At a conference recently, the fellow sitting next to me referred me to an interesting slide show created by some younger employees of the U.S. National Aeronautics and Space Administration (NASA). (You can see it at http://www.nasa.gov/pdf/214672main_KPainting-GenY_rev11.pdf .)
The authors present characteristics of Generation Y (in U.S. demographics, defined as members of our society born between 1977 and 2000), and make a case that NASA must change its operations and communications in order to connect with this generation as employees and as citizens.
To be clear, the authors have nothing to do with embedded librarianship. But their depiction of Gen Y is so clear and vivid, that as I read it, I couldn’t help thinking that embedded librarianship is well aligned with the nature of Generation Y and the ways our society is changing.

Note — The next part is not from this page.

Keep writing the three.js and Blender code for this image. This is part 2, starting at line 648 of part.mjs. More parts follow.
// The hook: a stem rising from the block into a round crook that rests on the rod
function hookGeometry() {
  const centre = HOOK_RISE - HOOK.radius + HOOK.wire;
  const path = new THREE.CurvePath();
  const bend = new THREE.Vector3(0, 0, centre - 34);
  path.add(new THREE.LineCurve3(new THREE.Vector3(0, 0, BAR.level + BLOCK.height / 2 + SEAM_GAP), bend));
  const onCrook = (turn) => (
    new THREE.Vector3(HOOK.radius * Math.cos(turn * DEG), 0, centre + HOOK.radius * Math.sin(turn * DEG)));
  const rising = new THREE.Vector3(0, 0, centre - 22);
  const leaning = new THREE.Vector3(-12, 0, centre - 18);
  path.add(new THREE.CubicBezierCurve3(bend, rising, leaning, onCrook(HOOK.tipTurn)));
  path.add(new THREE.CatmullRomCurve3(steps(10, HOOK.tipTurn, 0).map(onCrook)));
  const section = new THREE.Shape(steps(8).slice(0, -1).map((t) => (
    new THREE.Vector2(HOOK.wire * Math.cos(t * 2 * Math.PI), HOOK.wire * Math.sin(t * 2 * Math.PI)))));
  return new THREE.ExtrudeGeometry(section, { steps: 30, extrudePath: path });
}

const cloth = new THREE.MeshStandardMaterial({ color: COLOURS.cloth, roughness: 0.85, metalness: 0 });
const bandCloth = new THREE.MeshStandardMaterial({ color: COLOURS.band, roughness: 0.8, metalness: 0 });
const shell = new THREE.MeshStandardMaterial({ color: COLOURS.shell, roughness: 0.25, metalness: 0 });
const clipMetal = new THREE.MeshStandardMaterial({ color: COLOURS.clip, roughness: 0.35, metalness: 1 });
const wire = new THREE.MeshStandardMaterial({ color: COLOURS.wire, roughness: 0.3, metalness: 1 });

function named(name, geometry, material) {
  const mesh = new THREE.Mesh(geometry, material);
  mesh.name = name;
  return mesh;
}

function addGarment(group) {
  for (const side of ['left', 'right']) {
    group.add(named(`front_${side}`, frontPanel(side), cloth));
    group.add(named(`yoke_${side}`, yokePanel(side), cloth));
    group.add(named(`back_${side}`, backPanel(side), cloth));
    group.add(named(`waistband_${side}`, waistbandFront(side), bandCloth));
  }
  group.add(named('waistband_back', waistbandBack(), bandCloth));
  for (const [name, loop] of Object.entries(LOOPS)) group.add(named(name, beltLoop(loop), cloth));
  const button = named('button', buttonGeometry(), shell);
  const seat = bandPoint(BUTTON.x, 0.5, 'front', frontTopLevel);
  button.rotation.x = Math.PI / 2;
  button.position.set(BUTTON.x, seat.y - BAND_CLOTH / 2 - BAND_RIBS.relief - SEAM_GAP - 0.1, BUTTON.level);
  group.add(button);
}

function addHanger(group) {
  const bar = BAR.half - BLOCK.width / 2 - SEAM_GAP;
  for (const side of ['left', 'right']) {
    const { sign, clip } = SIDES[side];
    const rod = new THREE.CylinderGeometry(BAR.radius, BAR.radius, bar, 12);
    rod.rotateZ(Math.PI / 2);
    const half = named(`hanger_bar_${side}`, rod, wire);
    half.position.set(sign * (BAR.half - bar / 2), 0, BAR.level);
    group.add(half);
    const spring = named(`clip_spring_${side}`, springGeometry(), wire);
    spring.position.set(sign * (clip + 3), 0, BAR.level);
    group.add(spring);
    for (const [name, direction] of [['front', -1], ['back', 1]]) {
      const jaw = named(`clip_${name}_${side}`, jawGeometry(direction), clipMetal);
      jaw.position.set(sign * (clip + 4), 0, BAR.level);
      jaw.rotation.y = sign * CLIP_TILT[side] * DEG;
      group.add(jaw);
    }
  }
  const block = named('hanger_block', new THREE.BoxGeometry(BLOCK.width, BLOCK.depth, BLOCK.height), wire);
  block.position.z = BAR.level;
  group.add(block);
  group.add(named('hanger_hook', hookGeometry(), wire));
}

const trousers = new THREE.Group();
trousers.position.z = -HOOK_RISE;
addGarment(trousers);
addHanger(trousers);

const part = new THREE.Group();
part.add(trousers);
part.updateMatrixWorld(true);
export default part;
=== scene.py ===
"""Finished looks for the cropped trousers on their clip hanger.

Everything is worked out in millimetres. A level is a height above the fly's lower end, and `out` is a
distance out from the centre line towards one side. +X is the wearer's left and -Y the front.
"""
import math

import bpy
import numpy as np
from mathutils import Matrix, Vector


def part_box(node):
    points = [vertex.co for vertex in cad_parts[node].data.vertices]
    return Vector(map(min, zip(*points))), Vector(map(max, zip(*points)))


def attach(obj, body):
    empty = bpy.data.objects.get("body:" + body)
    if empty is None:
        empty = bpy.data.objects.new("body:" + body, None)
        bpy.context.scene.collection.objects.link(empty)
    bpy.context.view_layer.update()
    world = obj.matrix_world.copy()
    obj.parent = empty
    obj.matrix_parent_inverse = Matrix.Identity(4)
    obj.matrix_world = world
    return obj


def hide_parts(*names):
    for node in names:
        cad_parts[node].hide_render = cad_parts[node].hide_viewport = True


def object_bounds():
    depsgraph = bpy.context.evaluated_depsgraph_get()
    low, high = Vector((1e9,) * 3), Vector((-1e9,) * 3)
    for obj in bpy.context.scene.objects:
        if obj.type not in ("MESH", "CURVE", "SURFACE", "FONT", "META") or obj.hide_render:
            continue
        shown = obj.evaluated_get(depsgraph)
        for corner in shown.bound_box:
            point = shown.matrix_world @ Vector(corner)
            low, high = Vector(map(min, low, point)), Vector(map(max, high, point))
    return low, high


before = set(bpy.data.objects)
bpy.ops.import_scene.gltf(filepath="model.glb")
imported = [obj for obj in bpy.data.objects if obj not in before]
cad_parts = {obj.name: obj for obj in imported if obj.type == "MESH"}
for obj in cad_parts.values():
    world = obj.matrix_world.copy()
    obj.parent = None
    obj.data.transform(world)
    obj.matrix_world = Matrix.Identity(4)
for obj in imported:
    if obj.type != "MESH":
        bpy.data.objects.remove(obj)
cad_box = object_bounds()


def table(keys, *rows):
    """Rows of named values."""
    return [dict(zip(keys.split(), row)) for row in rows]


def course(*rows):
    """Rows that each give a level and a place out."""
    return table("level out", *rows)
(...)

The authors say that Generation Y expects “instant information”, “likes mentors”, is “interdependent”, and is “impatient … but highly adaptable”. They note that Gen Y doesn’t feel a clear boundary between work and life.
They say that the “traditional concept of top-down, one-way communications strategy is dead.”

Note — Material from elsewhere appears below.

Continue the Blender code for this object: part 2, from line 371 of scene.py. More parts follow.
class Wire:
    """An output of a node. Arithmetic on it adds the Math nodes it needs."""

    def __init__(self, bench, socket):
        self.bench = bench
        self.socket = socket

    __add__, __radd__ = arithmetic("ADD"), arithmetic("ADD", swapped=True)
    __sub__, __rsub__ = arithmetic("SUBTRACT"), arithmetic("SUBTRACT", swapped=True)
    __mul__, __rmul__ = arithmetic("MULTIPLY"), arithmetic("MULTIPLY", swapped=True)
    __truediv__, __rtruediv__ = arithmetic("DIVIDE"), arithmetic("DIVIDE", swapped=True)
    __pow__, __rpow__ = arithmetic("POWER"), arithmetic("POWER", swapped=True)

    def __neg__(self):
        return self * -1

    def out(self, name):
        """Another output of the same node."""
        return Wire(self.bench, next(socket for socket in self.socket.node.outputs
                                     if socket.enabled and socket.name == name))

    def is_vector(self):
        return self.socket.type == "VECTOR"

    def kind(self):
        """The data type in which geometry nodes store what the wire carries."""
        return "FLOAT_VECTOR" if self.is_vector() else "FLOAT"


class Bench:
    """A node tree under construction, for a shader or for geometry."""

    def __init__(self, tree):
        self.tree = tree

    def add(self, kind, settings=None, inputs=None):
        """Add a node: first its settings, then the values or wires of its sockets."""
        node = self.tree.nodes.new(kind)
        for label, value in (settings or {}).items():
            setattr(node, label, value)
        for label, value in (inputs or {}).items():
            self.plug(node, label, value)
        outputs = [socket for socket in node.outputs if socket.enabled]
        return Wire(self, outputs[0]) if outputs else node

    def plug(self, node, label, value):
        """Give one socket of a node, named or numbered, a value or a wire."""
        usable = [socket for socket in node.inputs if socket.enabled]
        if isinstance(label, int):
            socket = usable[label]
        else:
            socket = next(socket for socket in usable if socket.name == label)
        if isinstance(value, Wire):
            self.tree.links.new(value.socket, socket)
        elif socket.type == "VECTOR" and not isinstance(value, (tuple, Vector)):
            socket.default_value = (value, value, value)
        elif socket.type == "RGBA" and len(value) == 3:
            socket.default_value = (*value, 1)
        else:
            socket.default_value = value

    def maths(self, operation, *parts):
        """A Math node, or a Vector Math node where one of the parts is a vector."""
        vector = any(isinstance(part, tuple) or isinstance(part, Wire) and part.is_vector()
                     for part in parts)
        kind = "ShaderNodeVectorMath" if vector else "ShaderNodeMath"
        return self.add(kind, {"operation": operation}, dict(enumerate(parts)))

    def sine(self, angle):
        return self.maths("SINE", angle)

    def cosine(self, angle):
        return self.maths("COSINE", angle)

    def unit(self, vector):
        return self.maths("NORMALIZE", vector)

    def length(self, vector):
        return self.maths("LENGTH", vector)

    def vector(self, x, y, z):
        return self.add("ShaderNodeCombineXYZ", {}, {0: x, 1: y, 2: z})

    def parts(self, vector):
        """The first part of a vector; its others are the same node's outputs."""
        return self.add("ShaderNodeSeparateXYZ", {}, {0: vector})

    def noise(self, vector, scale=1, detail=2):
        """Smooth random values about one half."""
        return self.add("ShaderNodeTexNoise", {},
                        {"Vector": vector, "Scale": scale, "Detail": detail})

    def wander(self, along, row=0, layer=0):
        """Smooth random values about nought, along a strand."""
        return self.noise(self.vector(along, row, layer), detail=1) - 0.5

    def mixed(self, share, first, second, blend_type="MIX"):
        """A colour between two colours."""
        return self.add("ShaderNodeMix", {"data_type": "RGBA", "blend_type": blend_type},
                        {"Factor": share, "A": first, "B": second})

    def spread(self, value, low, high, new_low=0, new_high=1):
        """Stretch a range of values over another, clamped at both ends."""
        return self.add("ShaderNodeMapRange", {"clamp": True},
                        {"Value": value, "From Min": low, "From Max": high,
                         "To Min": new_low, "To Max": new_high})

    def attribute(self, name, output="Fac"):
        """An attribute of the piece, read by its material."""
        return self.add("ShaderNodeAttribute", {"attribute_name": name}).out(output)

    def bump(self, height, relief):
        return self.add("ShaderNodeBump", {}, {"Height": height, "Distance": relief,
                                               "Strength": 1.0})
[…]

It seems to me that embedded librarians, with their emphasis on collaboration and relationships, fit this model pretty well. Rather than receiving a question and returning an answer, the embedded librarian shares knowledge, and realizes that the sharing is mutual. Rather than counting transactions, the embedded librarian builds relationships. The embedded librarian doesn’t focus on a traditional, carefully delineated job description, but contributes to the team in whatever ways are needed.
Maybe this is why so many of my students seem to get the idea of embedded librarianship so readily.